Data extracted from a collection
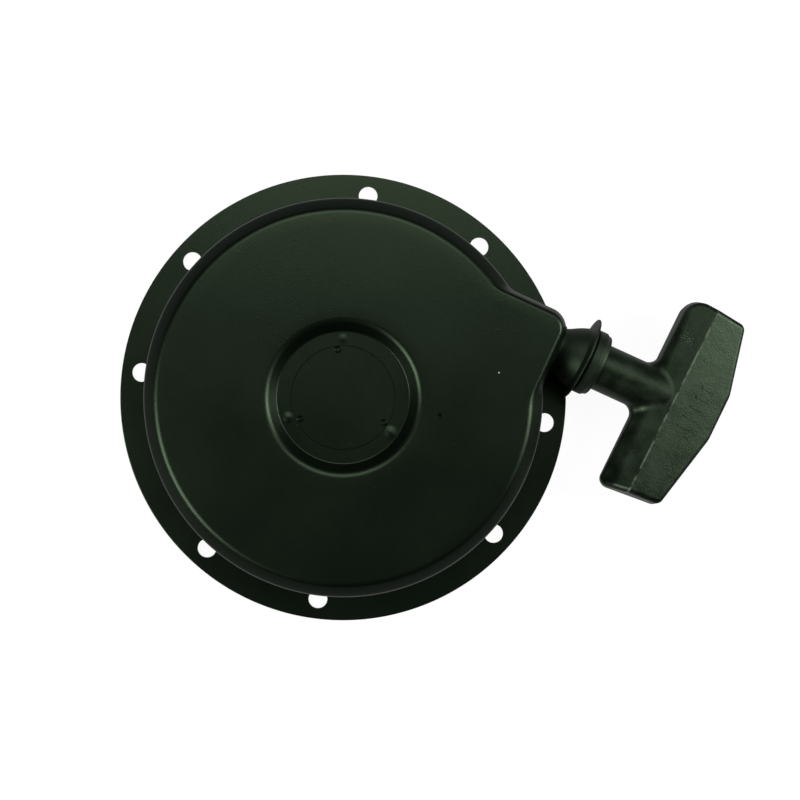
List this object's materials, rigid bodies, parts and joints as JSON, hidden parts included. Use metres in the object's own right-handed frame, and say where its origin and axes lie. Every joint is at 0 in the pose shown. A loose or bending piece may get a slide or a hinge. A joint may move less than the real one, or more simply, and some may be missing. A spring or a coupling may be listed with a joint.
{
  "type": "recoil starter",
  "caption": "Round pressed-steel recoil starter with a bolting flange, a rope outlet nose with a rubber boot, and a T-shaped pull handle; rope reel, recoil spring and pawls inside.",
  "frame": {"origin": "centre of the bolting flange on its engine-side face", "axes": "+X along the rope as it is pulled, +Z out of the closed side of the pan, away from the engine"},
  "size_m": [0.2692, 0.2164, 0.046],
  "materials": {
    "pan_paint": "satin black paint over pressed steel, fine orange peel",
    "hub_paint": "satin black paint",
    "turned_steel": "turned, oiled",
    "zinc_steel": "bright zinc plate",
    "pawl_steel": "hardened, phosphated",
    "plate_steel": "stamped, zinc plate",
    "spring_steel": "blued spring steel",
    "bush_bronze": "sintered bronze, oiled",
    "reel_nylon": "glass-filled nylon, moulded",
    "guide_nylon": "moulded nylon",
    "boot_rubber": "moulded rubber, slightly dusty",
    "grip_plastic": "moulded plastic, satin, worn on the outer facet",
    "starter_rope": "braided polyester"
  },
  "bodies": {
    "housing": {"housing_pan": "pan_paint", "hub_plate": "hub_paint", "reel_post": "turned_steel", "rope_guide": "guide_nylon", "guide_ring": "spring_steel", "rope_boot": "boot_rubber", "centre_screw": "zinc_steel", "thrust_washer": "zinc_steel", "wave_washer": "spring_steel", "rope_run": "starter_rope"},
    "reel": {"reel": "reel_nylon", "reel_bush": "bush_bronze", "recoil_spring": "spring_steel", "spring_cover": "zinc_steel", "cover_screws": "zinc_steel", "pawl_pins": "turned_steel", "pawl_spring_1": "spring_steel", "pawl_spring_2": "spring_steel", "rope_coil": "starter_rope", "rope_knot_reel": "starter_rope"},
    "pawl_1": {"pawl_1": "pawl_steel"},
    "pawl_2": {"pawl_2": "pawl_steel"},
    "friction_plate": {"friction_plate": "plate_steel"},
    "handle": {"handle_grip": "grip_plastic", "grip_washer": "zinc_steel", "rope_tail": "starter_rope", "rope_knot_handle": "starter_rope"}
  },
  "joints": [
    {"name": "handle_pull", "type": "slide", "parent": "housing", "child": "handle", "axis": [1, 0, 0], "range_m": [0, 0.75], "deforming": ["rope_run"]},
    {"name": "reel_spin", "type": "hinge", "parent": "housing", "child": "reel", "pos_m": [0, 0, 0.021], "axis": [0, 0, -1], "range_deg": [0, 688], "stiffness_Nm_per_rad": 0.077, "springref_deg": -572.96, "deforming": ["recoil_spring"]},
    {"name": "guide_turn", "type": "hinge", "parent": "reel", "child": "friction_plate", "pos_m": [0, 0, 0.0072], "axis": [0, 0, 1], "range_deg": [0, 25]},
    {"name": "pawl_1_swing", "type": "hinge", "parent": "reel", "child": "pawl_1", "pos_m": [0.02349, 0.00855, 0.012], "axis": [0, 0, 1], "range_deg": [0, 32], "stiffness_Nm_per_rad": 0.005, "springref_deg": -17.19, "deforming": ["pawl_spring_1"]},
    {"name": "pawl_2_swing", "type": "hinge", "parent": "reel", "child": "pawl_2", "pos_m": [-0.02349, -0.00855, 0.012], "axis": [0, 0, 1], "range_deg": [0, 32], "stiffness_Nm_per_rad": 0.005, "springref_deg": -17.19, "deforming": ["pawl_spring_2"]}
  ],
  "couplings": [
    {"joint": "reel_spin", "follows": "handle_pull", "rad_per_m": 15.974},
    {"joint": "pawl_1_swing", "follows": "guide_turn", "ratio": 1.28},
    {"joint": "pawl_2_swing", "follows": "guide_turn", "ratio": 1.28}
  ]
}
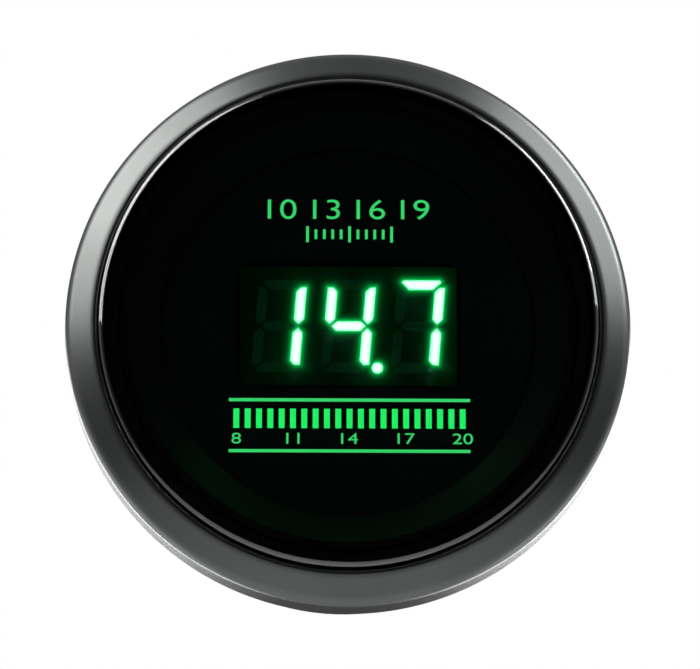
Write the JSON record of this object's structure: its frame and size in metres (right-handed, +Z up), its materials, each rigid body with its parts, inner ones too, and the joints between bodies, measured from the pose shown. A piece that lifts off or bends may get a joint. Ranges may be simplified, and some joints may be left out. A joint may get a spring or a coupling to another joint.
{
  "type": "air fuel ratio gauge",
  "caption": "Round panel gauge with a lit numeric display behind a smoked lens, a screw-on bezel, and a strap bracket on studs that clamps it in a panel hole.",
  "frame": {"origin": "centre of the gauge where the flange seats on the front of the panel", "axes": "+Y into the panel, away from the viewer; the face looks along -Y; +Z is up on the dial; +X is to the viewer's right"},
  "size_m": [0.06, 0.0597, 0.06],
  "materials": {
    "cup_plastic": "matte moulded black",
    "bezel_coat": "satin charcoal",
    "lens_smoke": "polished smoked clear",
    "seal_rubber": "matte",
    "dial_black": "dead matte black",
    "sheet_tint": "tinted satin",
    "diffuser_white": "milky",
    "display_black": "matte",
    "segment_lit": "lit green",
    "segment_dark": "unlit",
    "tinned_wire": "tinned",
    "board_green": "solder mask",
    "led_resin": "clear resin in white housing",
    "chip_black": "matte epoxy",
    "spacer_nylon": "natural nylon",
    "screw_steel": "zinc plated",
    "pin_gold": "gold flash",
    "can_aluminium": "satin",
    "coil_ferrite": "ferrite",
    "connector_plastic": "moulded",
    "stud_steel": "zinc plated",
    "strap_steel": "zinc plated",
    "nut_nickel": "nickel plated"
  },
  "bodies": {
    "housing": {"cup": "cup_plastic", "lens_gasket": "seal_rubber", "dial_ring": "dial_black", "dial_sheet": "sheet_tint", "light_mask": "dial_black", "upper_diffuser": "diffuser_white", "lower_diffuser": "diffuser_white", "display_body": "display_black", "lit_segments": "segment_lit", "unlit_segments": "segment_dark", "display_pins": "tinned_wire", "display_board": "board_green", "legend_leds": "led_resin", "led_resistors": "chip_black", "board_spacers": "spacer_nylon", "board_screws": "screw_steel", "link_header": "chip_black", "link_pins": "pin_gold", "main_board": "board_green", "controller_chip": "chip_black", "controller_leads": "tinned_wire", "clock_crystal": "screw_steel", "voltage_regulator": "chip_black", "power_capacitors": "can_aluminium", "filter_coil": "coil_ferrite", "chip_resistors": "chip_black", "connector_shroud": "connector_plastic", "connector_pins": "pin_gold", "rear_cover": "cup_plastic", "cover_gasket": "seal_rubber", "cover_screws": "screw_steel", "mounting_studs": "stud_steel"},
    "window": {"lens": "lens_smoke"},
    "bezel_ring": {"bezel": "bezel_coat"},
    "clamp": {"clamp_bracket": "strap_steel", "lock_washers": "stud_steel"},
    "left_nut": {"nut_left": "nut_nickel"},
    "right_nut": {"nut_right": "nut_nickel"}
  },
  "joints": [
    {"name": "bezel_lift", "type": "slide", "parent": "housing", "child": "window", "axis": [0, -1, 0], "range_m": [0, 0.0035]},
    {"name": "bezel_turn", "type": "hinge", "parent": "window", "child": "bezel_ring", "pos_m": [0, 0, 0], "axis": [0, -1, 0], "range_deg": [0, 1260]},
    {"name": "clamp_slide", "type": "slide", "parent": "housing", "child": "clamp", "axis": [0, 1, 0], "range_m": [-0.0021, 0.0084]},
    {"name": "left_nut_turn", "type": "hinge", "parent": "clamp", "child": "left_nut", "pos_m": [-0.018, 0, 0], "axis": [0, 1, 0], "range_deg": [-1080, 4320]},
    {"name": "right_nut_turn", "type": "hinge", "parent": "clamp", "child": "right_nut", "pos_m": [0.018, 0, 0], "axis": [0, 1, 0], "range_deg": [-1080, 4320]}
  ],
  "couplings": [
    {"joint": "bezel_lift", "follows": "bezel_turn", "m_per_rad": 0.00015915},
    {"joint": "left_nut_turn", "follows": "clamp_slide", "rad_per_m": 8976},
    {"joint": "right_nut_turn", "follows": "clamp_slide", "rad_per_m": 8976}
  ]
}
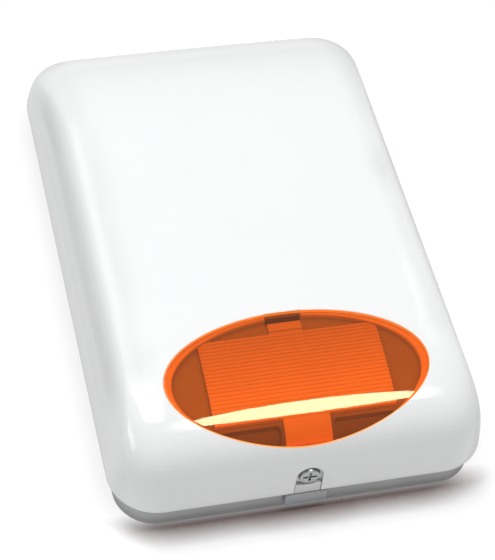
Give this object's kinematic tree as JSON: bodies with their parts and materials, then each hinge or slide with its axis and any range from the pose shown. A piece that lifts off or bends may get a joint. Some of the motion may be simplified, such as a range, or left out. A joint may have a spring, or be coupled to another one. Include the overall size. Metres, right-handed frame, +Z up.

* **Short task**
Which lines contain "joints"? Copy each of them out.

* **The answer**
List this object's materials, rigid bodies, parts and joints as JSON, hidden parts included. Use metres in the object's own right-handed frame, and say where its origin and axes lie. Every joint is at 0 in the pose shown. A loose or bending piece may get a slide or a hinge. A joint may move less than the real one, or more simply, and some may be missing. A spring or a coupling may be listed with a joint.
  "joints": [
Write the JSON record of this object's structure: its frame and size in metres (right-handed, +Z up), its materials, each rigid body with its parts, inner ones too, and the joints between bodies, measured from the pose shown. A piece that lifts off or bends may get a joint. Ranges may be simplified, and some joints may be left out. A joint may get a spring or a coupling to another joint.
  "joints": [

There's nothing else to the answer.